Berücksichtigt man über diese externe Verschriftlichung des Bildes hinaus die interne Datenstruktur digitaler Bilder, dann wird deutlich, daß aus Pixeln zusammengesetzte Bilder bereits von ihrer technologischen Struktur her Schriftcharakter haben. Mit den entsprechenden Editor-Programmen lassen sich die Elemente, aus denen das digitale Bild besteht, wie die Buchstaben einer Schrift austauschen, verschieben und verändern. Bilder werden so zu flexibel redigierbaren Skripturen. Im digitalen Modus verliert das Bild seinen ausgezeichneten Status als Abbildung von Wirklichkeit. Es erweist sich als eine ästhetische Konstruktion, als ein technologisches Kunstwerk, dessen Semiotik sich intern aus der Relation der Pixel und extern durch die hypertextuelle Verweisung auf andere Dokumente ergibt.19
Die Ergebnisse meiner Überlegungen lassen sich in drei Punkten resümieren.
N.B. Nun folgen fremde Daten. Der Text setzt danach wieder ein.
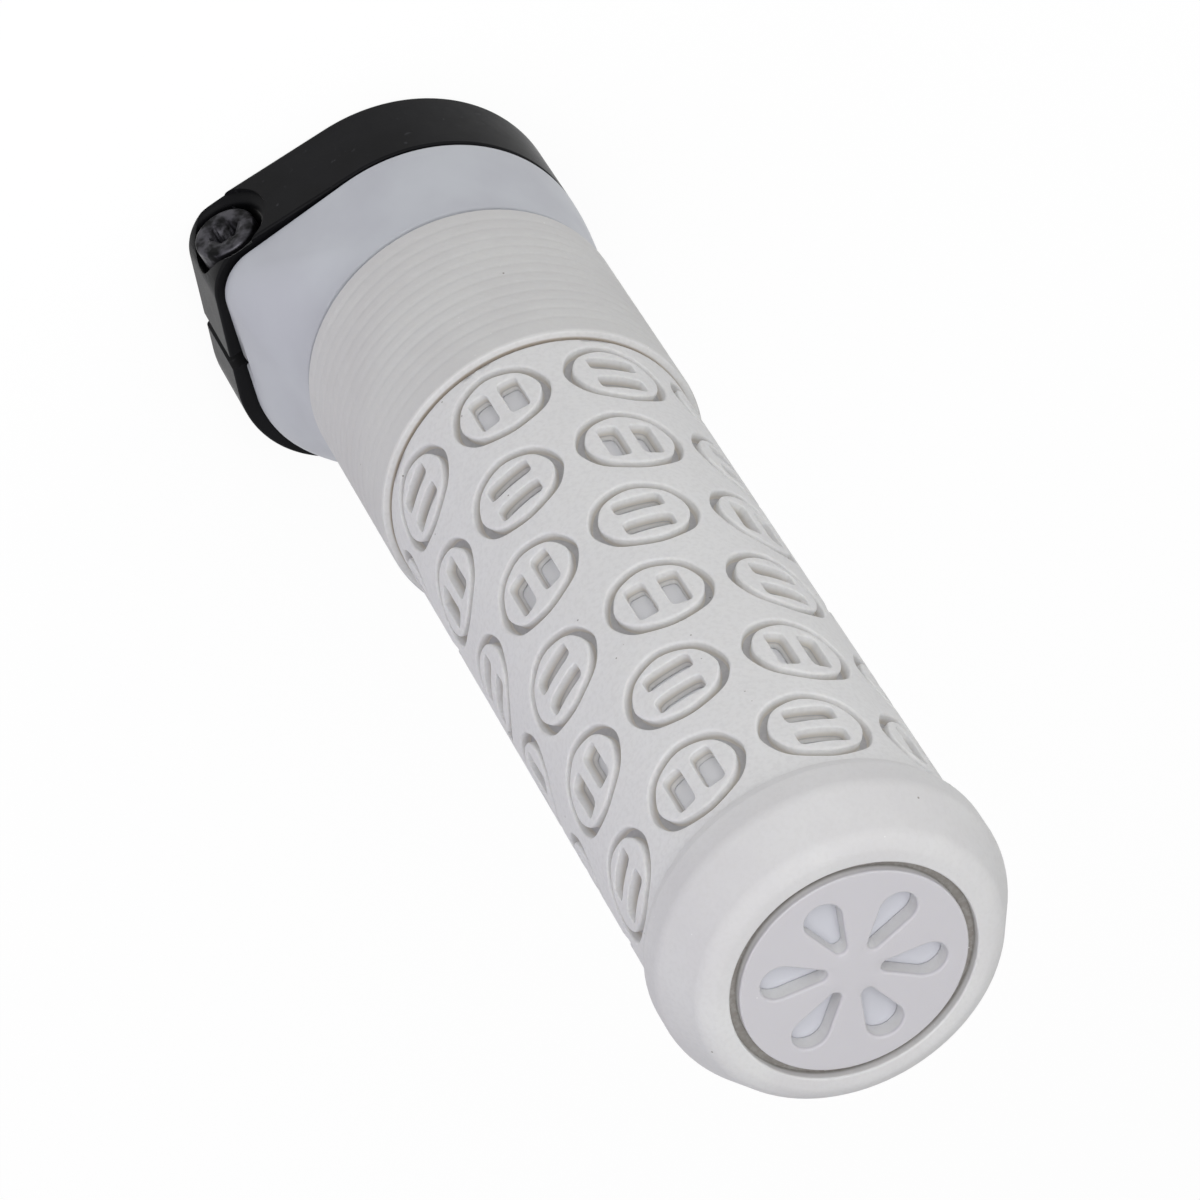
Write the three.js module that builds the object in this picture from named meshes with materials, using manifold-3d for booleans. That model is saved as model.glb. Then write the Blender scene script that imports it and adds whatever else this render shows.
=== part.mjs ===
// Bicycle handlebar grip of the lock-on kind, standing on the inboard face of its clamp.
// A soft rubber sleeve is moulded over a hard plastic core, and a split clamp ring with one
// pinch bolt locks the core's neck on the handlebar. Millimetres, +Z along the handlebar
// towards its end, origin at the centre of the bore on the clamp's inboard face.

import * as THREE from 'three';
import { mergeVertices } from 'three/addons/utils/BufferGeometryUtils.js';
import Module from 'manifold-3d';

// Handlebar and overall length
const barDiameter = 22.2;
const barClearance = 0.05;
const gripLength = 134;

// Clamp ring: a band round three lobes, which are the ring and the bosses for head and thread
const clampWidth = 10;
const clampRadius = 18.2;
const headBossSetback = 0.1;
const headBossY = 13.6;
const headBossRadius = 6.2;
const threadBossX = -2;
const threadBossY = 10.5;
const threadBossRadius = 13;
const clampBackChamfer = 0.6;
const clampFrontChamfer = 0.3;

// Slit that lets the clamp close, cut through the core's neck too and a little into its collar
const slitWidth = 1.6;
const slitX = 5.5;
const collarSlitDepth = 2;

// Pinch bolt, with its axis along X through the two bosses
const boltDiameter = 4;
const boltLength = 25;
const boltY = 15;
const boltHeadDiameter = 7;
const boltHeadHeight = 4;
const boltHeadSink = 0.8;
const boltChamfer = 0.4;
const hexSocketWidth = 3;
const hexSocketDepth = 2.2;
const boltClearance = 0.25;
const boltSeatGap = 0.2;
const pocketDiameter = 8.6;
const pocketMouthDiameter = 9.6;
const pocketMouthDepth = 1.6;

// Hard core: a neck inside the clamp, a flared collar, a tube under the rubber, a closed end
const neckWall = 1.05;
const neckClearance = 0.1;
const neckRecess = 0.5;
const clampGap = 0.3;
const collarHeadBossStep = 0.9;
const collarThreadBossStep = 1.7;
const collarLip = 0.9;
const collarLength = 12.3;
const collarDrawIn = 0.85;
const coreWall = 3.75;
const coreEndWall = 2.5;

// Rubber sleeve: ribs at the thumb, a shoulder with a groove at its foot, the tread, and a
// flange round the closed end
const mouldGap = 0.3;
const ribRadius = 17.6;
const ribPitch = 1.8;
const ribDepth = 0.2;
const ribLeadIn = 0.4;
const shoulderBandWidth = 1.9;
const shoulderZ = 47.6;
const shoulderBevel = 0.25;
const footGrooveWidth = 0.4;
const footGrooveDepth = 0.5;
const treadRadius = 16.7;
const flangeWidth = 9.9;
const lipRadius = 17.3;
const lipSlope = 1.3;
const flangeRadius = 17.75;
const coneLength = 5.1;
const coneSlopeRadius = 17.5;
const coneEndRadius = 15.3;
const coneBlend = 0.6;
const endRingRadius = 13.9;
const endWall = 1.6;

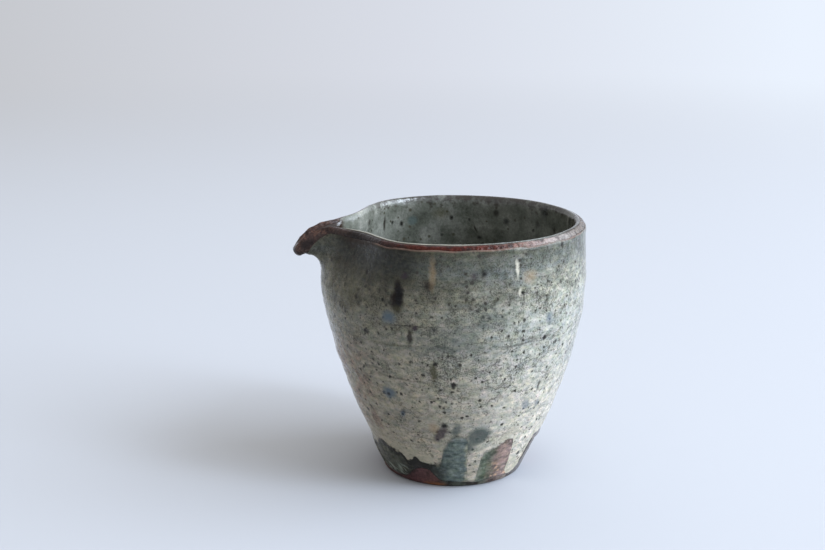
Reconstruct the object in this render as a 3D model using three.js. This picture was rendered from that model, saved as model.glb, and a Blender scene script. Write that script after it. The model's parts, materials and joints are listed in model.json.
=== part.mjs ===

Erstens: Die Transformationsdynamik, die von dem neuen Medium Internet auf unseren Umgang mit Bild, Sprache und Schrift ausstrahlt, macht deutlich, daß die medienphilosophische Reflexion eine wichtige Aufgabe heutigen Philosophierens ist. Zweitens: Die kulturellen Praktiken, die im Internet entstehen, bringen Grundgedanken des Dekonstruktivismus und der postmodernen Philosophie "down to earth".20 Aus spekulativen Gedankenexperimenten werden unter den Bedingungen des Internet konkrete kulturelle Praktiken mit handfesten philosophischen Implikationen. Drittens: Der sich allenthalben abzeichnende Horizont einer pragmatistischen Wende im zeichen- und medienphilosophischen Denken der Gegenwart erhält durch die vom Internet ausgehende Transformationsdynamik ein weiteres Fundament.